Convergence of Finite Difference Methods for Poisson's Equation with Interfaces
Xu-Dong Liu, Thomas C. Sideris
TL;DR
This work addresses convergence of a finite difference scheme for the Poisson equation with discontinuous coefficients across an interface using the Ghost Fluid Method. It recasts the problem in a weak formulation with a uniformly elliptic bilinear form $B[u,v] = ∫_Ω β ∇u · ∇v$ and constructs an abstract convergence framework based on uniform boundedness, uniformly bounded extension operators $T^h$ with strong approximation, and weak consistency, which together yield convergence of the discrete solutions to the continuous weak solution.
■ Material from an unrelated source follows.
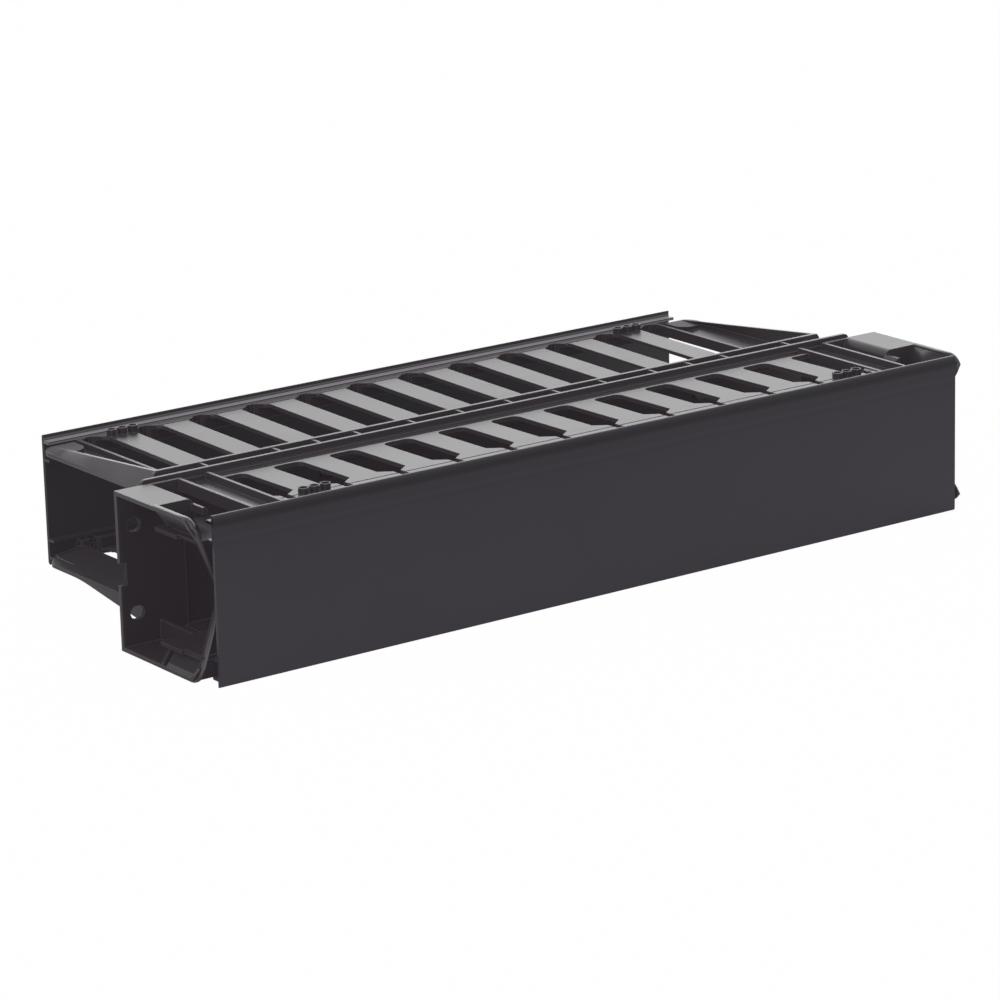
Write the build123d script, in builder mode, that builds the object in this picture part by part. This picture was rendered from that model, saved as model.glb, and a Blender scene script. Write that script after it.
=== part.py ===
from build123d import *
from math import hypot
import os

# Rack mounting. The origin is the middle of the mounting face, the rear of the ears.
# X runs along the rack, Y from the front to the rear, Z up.
rack_width = 482.6
rack_hole_spacing_x = 465.1
rack_hole_spacing_z = 44.45
rack_slot_width = 6.8
rack_slot_length = 8.0
rack_opening_width = 449.8
ear_height = 81.0
ear_thickness = 2.2
ear_notch_height = 11.4
ear_notch_depth = 3.6
ear_notch_z = -1.5

# Walls that both channels share
wall = 2.0
rib_thickness = 1.8
finger_pitch = 33.0
slots_per_row = 12
throat_width = 4.4
shoulder_length = 5.0
end_rib_inset = 9.0
trough_width = 15.0
trough_depth = 4.0

# Front channel. Row heights are from the middle plane to the outer face of the fingers.
front_face_y = -76.0
front_cover_height = 85.2
front_root_height = 39.0
front_tip_height = 40.0
front_rib_height = 40.4
front_slot_width = 17.3
front_slot_root_y = -9.6
front_slot_root_radius = 4.0
front_shoulder_inset = 8.7
groove_y = -4.3
groove_radius = 3.5
groove_wall = 1.6

# Rear channel. Its frame is a pair of flanges with thin spacers between them.
rear_face_y = 134.8
rear_cover_height = 69.4
rear_root_height = 29.6
rear_tip_height = 31.2
rear_slot_width = 17.8
rear_slot_root_inset = 6.0
rear_shoulder_inset = 1.0
flange_gap = 7.2
front_flange_height = 84.0
rear_flange_height = 84.8
flange_corner_radius = 3.0
spacer_positions = (30.5, 61.0, 94.3, 118.7, 142.5, 185.0)
spacer_thickness = 1.4
spacer_height = 16.0
trough_floor_z = 27.5
wing_reach = 23.0
wing_lean = 1.4
wing_bend_z = 30.5
wing_end_y = 122.0
wing_end_radius = 8.0
wing_wall = 1.6
end_pad_width = 13.6
end_pad_length = 16.0
end_pad_radius = 8.0

# Hinge beads on the finger tips, and the lips of the covers that hold them
cover_wall = 2.0
lip_wall = 1.5
lip_reach = 2.4
lip_pitch = 9.5
lip_inset = 3.0
tip_groove_inset = 4.6
tip_groove_width = 1.0
tip_groove_depth = 0.6
bead_radius = 1.8
bead_sides = 8
hinge_clearance = 0.3
swing_clearance = 0.4
shelf_drop = 4.0
shelf_thickness = 1.4
neck_width = 2.0
cover_edge_radius = 1.5
cover_end_inset = 8.6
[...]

The numerical method is derived by discretizing the weak problem on a rectangle and recasting the scheme into the Ghost Fluid Method form; convergence is proved without a rate due to the lack of full $H^2$ regularity. Overall, the results justify the use of GFM for interface problems and show a principled path from weak formulations to convergent finite difference methods.
Abstract
In this paper, a weak formulation of the discontinuous variable coefficient Poisson equation with interfacial jumps is studied. The existence, uniqueness and regularity of solutions of this problem are obtained. It is shown that the application of the Ghost Fluid Method by Fedkiw, Kang, and Liu to this problem can be obtained in a natural way through discretization of the weak formulation. An abstract framework is given for proving the convergence of finite difference methods derived from a weak problem, and as a consequence, the Ghost Fluid Method is proven to be convergent.